Il convient bien sûr de replacer le contexte de l'époque : pour la première fois à l'écran, une fresque de science-fiction, a priori destinée aux plus jeunes, s'accordait le luxe de refuser tout happy end et de se conclure sur l'échec des héros. La résistance est en déroute, les héros sont trahis, Solo est laissé pour mort et Vador a vaincu Luke. La fin du film annonce clairement un dernier tiers des plus tendus en terme d'enjeux. Un Retour du Jedi pas moins efficace dans sa réalisation (voir son superbe prologue) mais quelque peu inégal dans son écriture, handicapé par les velléités commerciales de Lucas, alors que plus personne ne semblait pouvoir s'y opposer après le départ de Kirshner.

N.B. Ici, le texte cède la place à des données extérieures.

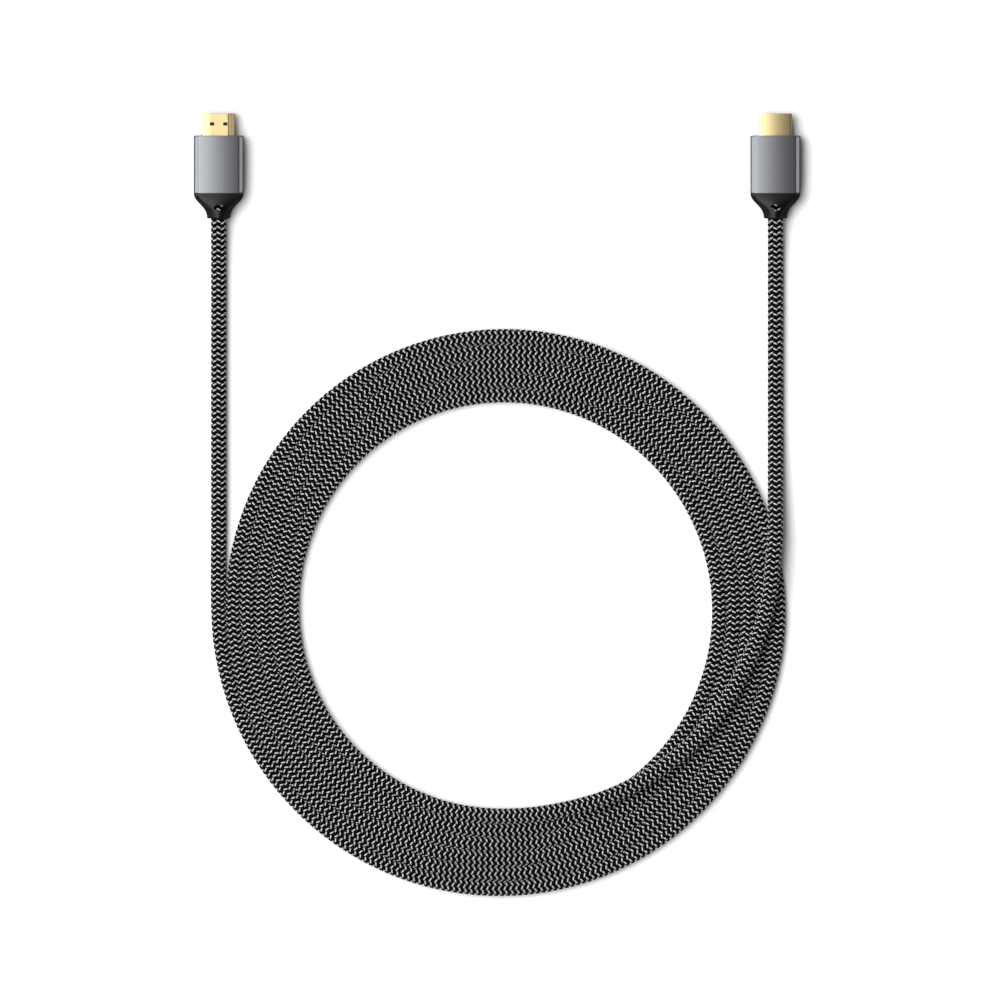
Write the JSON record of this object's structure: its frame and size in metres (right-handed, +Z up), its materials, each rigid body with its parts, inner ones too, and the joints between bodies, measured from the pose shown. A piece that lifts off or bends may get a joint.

En ce sens, c'est bien parce que Lucas avait trouvé à qui parler que ce second opus est aussi réussi. Véritable pierre angulaire de la mythologie créé par Saint George, L'Empire contre-attaque surpasse l'original en en renforçant les enjeux et l'imaginaire. Il reste à ce jour l'opus le plus important de la saga, un formidable spectacle et la meilleure raison d'expliquer le mythe Star Wars.